Biomass and pulpwood operations in northern Maine depend on seasonal forest roads that cross dozens of streams between cutting units and the mill. Most of these crossings work only when the ground is frozen, limiting the hauling window to roughly four months per year. A single failed crossing during spring breakup can strand equipment on the wrong side of a stream and shut down an entire harvest unit until conditions improve.
A pre-engineered timber bridge solves this by providing a permanent, load-rated crossing that works year-round regardless of ground conditions. The open-span design preserves fish passage for brook trout and Atlantic salmon habitat, which is increasingly required by Maine regulators. The bridge arrives fully assembled, sets with an excavator in hours, and can be relocated to a different harvest site when the current unit is complete.
Why Timber for Biomass Harvesting Access
Extended Operating Season
Eliminate the frozen-ground requirement at stream crossings. A permanent bridge lets you haul through spring and fall shoulder seasons when ground conditions would otherwise shut down the crossing.
Fish Passage Compliance
Open-span design maintains natural streambed conditions and unobstructed passage for brook trout and Atlantic salmon. No velocity barriers, no debris traps, no culvert maintenance.
No Crane Required
Set the bridge with the excavator already on site. No crane mobilization, no specialized rigging crew, no road widening to accommodate crane access on narrow forest roads.
Minimal Permitting
Open-span bridges with no in-stream fill frequently qualify for streamlined Nationwide Permits. Less regulatory paperwork means faster project timelines and lower soft costs.
PE-Stamped Engineering
Every bridge comes with professional engineer certification and plan sheets. No custom structural engineering required on your end.
Relocatable Asset
Move the bridge to your next harvest unit when the current site is complete. One capital purchase covers multiple sites over the life of the asset.
Recommended Model for Biomass Harvesting Access
Most biomass and pulpwood operations in Maine involve stream crossings between 15 and 25 feet wide, with loaded log trucks and chip vans as the heaviest regular traffic. The SL40-10-28 handles these loads with margin to spare. It clears a 30-foot span and is rated for 56,000 lbs, covering loaded six-axle log trucks and tandem chip vans.
40-foot stress-laminated timber bridge constructed from 2" x 10" CCA-treated southern yellow pine, encased in 10" x 25 lb/ft structural steel channel. Arrives fully assembled with all hardware, curb beams, and shear plates.
Full two-panel (13 ft wide) configuration is standard. Contact us for current inventory and pricing.
How It Compares
Forest road operators in Maine typically evaluate three crossing options: relying on frozen-ground seasonal closure, installing a culvert, or building a permanent bridge. Here is how a pre-engineered timber bridge compares for biomass and pulpwood operations.

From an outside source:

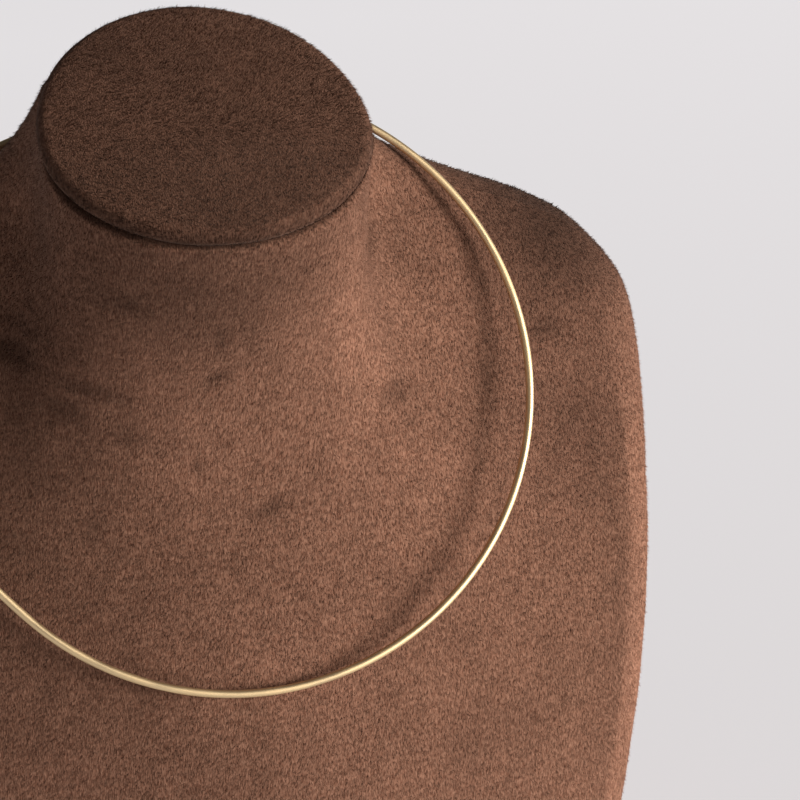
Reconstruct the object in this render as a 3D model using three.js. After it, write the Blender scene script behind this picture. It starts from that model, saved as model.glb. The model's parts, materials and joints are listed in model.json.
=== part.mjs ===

| Factor | Timber Bridge | Ice Bridge / Frozen Ground | Corrugated Metal Culvert |
|---|---|---|---|
| Operating Season | Year-round (12 months) | Frozen only (4 months max) | Year-round (seasonal limits) |
| Install Time | Hours to 1 day | N/A (waiting for freeze) | Days (excavation + compaction) |
| Fish Passage | Unrestricted (open span) | N/A (no water flow) | Blocked (velocity barrier, debris) |
| Maintenance | Minimal (deck sweep) | N/A | High (debris, sedimentation) |
| Permit Path | Streamlined (open-span) | N/A | Individual 404 permit likely |
| Relocatable | Yes (next harvest site) | N/A | No (permanent fill) |
| Long-Term Cost | One-time purchase | One-time, but maintenance adds up | Monthly rental accumulates |
Permitting Considerations in Maine
Stream crossings on forest roads in Maine are regulated under the Natural Resources Protection Act (NRPA) by the Maine Department of Environmental Protection. Any project that involves soil disturbance in the 250-foot riparian zone adjacent to streams requires a DEP permit. For crossings that involve waters of the United States, an additional Section 404 permit from the Army Corps of Engineers New England District applies.
Pre-engineered open-span timber bridges have a significant advantage in Maine's regulatory environment. Because there is no in-stream fill and no channel alteration, these crossings often qualify for streamlined permitting pathways. The open-span design preserves natural fish passage for brook trout and Atlantic salmon, which satisfies increasingly stringent habitat requirements. The combination of zero in-stream disturbance and fish passage compliance typically results in faster permitting timelines and lower compliance costs.
Forest operations that relocate the bridge between harvest sites should plan for permitting at each crossing location, but the open-span design and E&H's PE-stamped engineering package speed the review process at each site. For large harvest operations involving multiple seasonal crossings, consulting with Maine DEP early in the planning phase ensures the permitting timeline aligns with your cutting schedule.